◆ Exercise directions ◆
Locate all lines with the word "bodies". Copy them.

◆ Provided material ◆
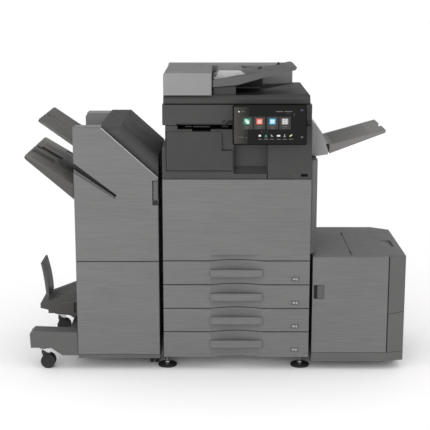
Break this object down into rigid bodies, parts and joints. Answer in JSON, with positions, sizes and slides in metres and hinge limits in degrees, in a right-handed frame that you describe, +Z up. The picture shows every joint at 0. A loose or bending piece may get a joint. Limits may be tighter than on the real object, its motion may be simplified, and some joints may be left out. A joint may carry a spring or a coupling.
{
  "type": "photocopier",
  "caption": "Floor-standing office photocopier with document feeder, tilting touch panel, stacked paper drawers, side paper deck and booklet finisher.",
  "frame": {"origin": "centre of the whole machine's footprint box, on the floor under the levelling feet", "axes": "+Z up; -Y towards the front where the operator stands; +X to the operator's right, from the finisher to the paper deck"},
  "size_m": [1.539, 0.69, 1.247],
  "materials": {
    "brushed_panel": "dark silver with a fine horizontal streak, satin",
    "dark_plastic": "dark grey, fine moulded texture",
    "mid_grey_plastic": "mid grey, fine moulded texture",
    "light_grey_plastic": "light grey, satin",
    "tray_plastic": "warm mid grey, moulded texture",
    "black_plastic": "black, matt",
    "black_gloss": "black, glossy bezel",
    "screen_glass": "black display glass",
    "clear_glass": "clear platen glass",
    "frame_steel": "zinc-coated sheet steel",
    "pad_foam": "white faced foam",
    "roller_rubber": "grey-black rubber",
    "wheel_rubber": "black",
    "bright_steel": "bright plated",
    "foot_black": "black moulded foot",
    "toner_plastic": "dark toner bottle"
  },
  "bodies": {
    "copier": {"main_frame": "frame_steel", "left_side_cover": "mid_grey_plastic", "right_side_cover": "mid_grey_plastic", "rear_cover": "dark_plastic", "inner_front_cover": "dark_plastic", "toner_cartridges": "toner_plastic", "fuser_unit": "black_plastic", "in_body_housing": "dark_plastic", "scanner_housing": "dark_plastic", "platen_glass": "clear_glass", "panel_bracket": "black_plastic", "levelling_feet": "foot_black", "main_casters": "wheel_rubber", "right_exit_unit": "light_grey_plastic"},
    "front_cover": {"front_cover": "brushed_panel"},
    "relay_cover": {"relay_unit_cover": "dark_plastic"},
    "power_key": {"power_key": "black_gloss"},
    "carriage": {"scan_carriage": "black_plastic"},
    "panel": {"control_panel": "black_gloss", "touch_screen": "screen_glass"},
    "feeder": {"adf_base": "dark_plastic", "adf_platen_pad": "pad_foam", "adf_rear_housing": "mid_grey_plastic"},
    "feed_cover": {"adf_feed_cover": "light_grey_plastic"},
    "feed_roller": {"adf_feed_roller": "roller_rubber"},
    "document_tray": {"adf_document_tray": "mid_grey_plastic"},
    "guide_front": {"document_guide_front": "light_grey_plastic"},
    "guide_rear": {"document_guide_rear": "light_grey_plastic"},
    "right_door": {"right_door": "mid_grey_plastic"},
    "bypass": {"bypass_tray": "mid_grey_plastic"},
    "exit_tray": {"right_exit_tray": "tray_plastic"},
    "deck": {"lcc_cabinet": "mid_grey_plastic", "lcc_front_cover": "brushed_panel", "lcc_casters": "wheel_rubber"},
    "deck_lid": {"lcc_lid": "mid_grey_plastic"},
    "deck_latch": {"lcc_latch": "mid_grey_plastic"},
    "deck_plate": {"lcc_lift_plate": "frame_steel"},
    "finisher": {"finisher_cabinet": "mid_grey_plastic", "finisher_upper_tray": "tray_plastic", "saddle_tray": "tray_plastic", "finisher_base_arms": "mid_grey_plastic", "finisher_right_casters": "wheel_rubber"},
    "finisher_upper_door": {"finisher_upper_door": "brushed_panel"},
    "finisher_lower_door": {"finisher_lower_door": "brushed_panel"},
    "hood": {"finisher_hood": "dark_plastic"},
    "stack_tray": {"finisher_stack_tray": "tray_plastic"},
    "release_lever": {"finisher_release_lever": "mid_grey_plastic"},
    "stopper": {"saddle_stopper": "mid_grey_plastic"},
    "front_fork": {"caster_front_fork": "bright_steel"},
    "front_wheel": {"caster_front_wheel": "wheel_rubber"},
    "rear_fork": {"caster_rear_fork": "bright_steel"},
    "rear_wheel": {"caster_rear_wheel": "wheel_rubber"},
    "drawer_1": {"tray_1_front": "brushed_panel", "tray_1_box": "black_plastic"},
    "drawer_2": {"tray_2_front": "brushed_panel", "tray_2_box": "black_plastic"},
    "drawer_3": {"tray_3_front": "brushed_panel", "tray_3_box": "black_plastic"},
    "drawer_4": {"tray_4_front": "brushed_panel", "tray_4_box": "black_plastic"}
  },
  "joints": [
    {"name": "drawer_1_slide", "type": "slide", "parent": "copier", "child": "drawer_1", "axis": [0, -1, 0], "range_m": [0, 0.42]},
    {"name": "drawer_2_slide", "type": "slide", "parent": "copier", "child": "drawer_2", "axis": [0, -1, 0], "range_m": [0, 0.42]},
    {"name": "drawer_3_slide", "type": "slide", "parent": "copier", "child": "drawer_3", "axis": [0, -1, 0], "range_m": [0, 0.42]},
    {"name": "drawer_4_slide", "type": "slide", "parent": "copier", "child": "drawer_4", "axis": [0, -1, 0], "range_m": [0, 0.42]},
    {"name": "front_cover_hinge", "type": "hinge", "parent": "copier", "child": "front_cover", "pos_m": [0.0795, -0.251, 0.4695], "axis": [-1, 0, 0], "range_deg": [-85, 0]},
    {"name": "relay_cover_hinge", "type": "hinge", "parent": "copier", "child": "relay_cover", "pos_m": [0.0795, -0.256, 0.84], "axis": [1, 0, 0], "range_deg": [0, 80]},
    {"name": "power_key_press", "type": "slide", "parent": "copier", "child": "power_key", "axis": [0, 1, 0], "range_m": [0, 0.0015], "stiffness_N_per_m": 900},
    {"name": "scan_carriage_slide", "type": "slide", "parent": "copier", "child": "carriage", "axis": [1, 0, 0], "range_m": [0, 0.45]},
    {"name": "panel_tilt", "type": "hinge", "parent": "copier", "child": "panel", "pos_m": [0.0795, -0.281, 1.078], "axis": [-1, 0, 0], "range_deg": [0, 60]},
    {"name": "feeder_lift", "type": "hinge", "parent": "copier", "child": "feeder", "pos_m": [0.0795, 0.337, 1.0985], "axis": [-1, 0, 0], "range_deg": [0, 65]},
    {"name": "feed_cover_hinge", "type": "hinge", "parent": "feeder", "child": "feed_cover", "pos_m": [-0.2115, -0.255, 1.1325], "axis": [0, -1, 0], "range_deg": [0, 75]},
    {"name": "feed_roller_spin", "type": "hinge", "parent": "feeder", "child": "feed_roller", "pos_m": [-0.0855, -0.145, 1.176], "axis": [0, 1, 0], "continuous": true},
    {"name": "document_tray_lift", "type": "hinge", "parent": "feeder", "child": "document_tray", "pos_m": [-0.0165, -0.255, 1.192], "axis": [0, -1, 0], "range_deg": [0, 30]},
    {"name": "guide_front_slide", "type": "slide", "parent": "document_tray", "child": "guide_front", "axis": [0, 1, 0], "range_m": [-0.02, 0.06]},
    {"name": "guide_rear_slide", "type": "slide", "parent": "document_tray", "child": "guide_rear", "axis": [0, 1, 0], "range_m": [-0.06, 0.02]},
    {"name": "right_door_hinge", "type": "hinge", "parent": "copier", "child": "right_door", "pos_m": [0.3795, 0.244, 0.684], "axis": [0, 0, 1], "range_deg": [0, 80]},
    {"name": "bypass_tray_hinge", "type": "hinge", "parent": "right_door", "child": "bypass", "pos_m": [0.404, 0.015, 0.56], "axis": [0, 1, 0], "range_deg": [0, 75]},
    {"name": "exit_tray_fold", "type": "hinge", "parent": "copier", "child": "exit_tray", "pos_m": [0.4575, 0.019, 0.921], "axis": [0, -1, 0], "range_deg": [0, 50]},
    {"name": "deck_undock", "type": "slide", "parent": "copier", "child": "deck", "axis": [1, 0, 0], "range_m": [0, 0.25]},
    {"name": "deck_lid_hinge", "type": "hinge", "parent": "deck", "child": "deck_lid", "pos_m": [0.5495, -0.015, 0.4805], "axis": [0, 1, 0], "range_deg": [-80, 0]},
    {"name": "deck_latch_pull", "type": "hinge", "parent": "deck", "child": "deck_latch", "pos_m": [0.4365, -0.247, 0.333], "axis": [0, 0, 1], "range_deg": [0, 25]},
    {"name": "deck_plate_lift", "type": "slide", "parent": "deck", "child": "deck_plate", "axis": [0, 0, 1], "range_m": [0, 0.34]},
    {"name": "finisher_undock", "type": "slide", "parent": "copier", "child": "finisher", "axis": [-1, 0, 0], "range_m": [0, 0.25]},
    {"name": "finisher_upper_door_hinge", "type": "hinge", "parent": "finisher", "child": "finisher_upper_door", "pos_m": [-0.5705, -0.255, 0.7], "axis": [0, 0, -1], "range_deg": [0, 100]},
    {"name": "finisher_lower_door_hinge", "type": "hinge", "parent": "finisher", "child": "finisher_lower_door", "pos_m": [-0.5705, -0.255, 0.26], "axis": [0, 0, -1], "range_deg": [0, 100]},
    {"name": "hood_hinge", "type": "hinge", "parent": "finisher", "child": "hood", "pos_m": [-0.3505, 0.265, 1.005], "axis": [-1, 0, 0], "range_deg": [0, 55]},
    {"name": "stack_tray_lift", "type": "slide", "parent": "finisher", "child": "stack_tray", "axis": [0, 0, -1], "range_m": [0, 0.2]},
    {"name": "release_lever_pull", "type": "hinge", "parent": "finisher", "child": "release_lever", "pos_m": [-0.2535, -0.245, 0.745], "axis": [0, 0, -1], "range_deg": [0, 20]},
    {"name": "stopper_fold", "type": "hinge", "parent": "finisher", "child": "stopper", "pos_m": [-0.7255, 0.045, 0.246], "axis": [0, 1, 0], "range_deg": [0, 50]},
    {"name": "front_caster_swivel", "type": "hinge", "parent": "finisher", "child": "front_fork", "pos_m": [-0.7205, -0.214, 0.09], "axis": [0, 0, 1], "continuous": true},
    {"name": "front_caster_spin", "type": "hinge", "parent": "front_fork", "child": "front_wheel", "pos_m": [-0.7005, -0.214, 0.03], "axis": [0, 1, 0], "continuous": true},
    {"name": "rear_caster_swivel", "type": "hinge", "parent": "finisher", "child": "rear_fork", "pos_m": [-0.7205, 0.264, 0.09], "axis": [0, 0, 1], "continuous": true},
    {"name": "rear_caster_spin", "type": "hinge", "parent": "rear_fork", "child": "rear_wheel", "pos_m": [-0.7005, 0.264, 0.03], "axis": [0, 1, 0], "continuous": true}
  ],
  "couplings": [
    {"joint": "guide_rear_slide", "follows": "guide_front_slide", "ratio": -1}
  ]
}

◆ Reply to the task ◆
Break this object down into rigid bodies, parts and joints. Answer in JSON, with positions, sizes and slides in metres and hinge limits in degrees, in a right-handed frame that you describe, +Z up. The picture shows every joint at 0. A loose or bending piece may get a joint. Limits may be tighter than on the real object, its motion may be simplified, and some joints may be left out. A joint may carry a spring or a coupling.
  "bodies": {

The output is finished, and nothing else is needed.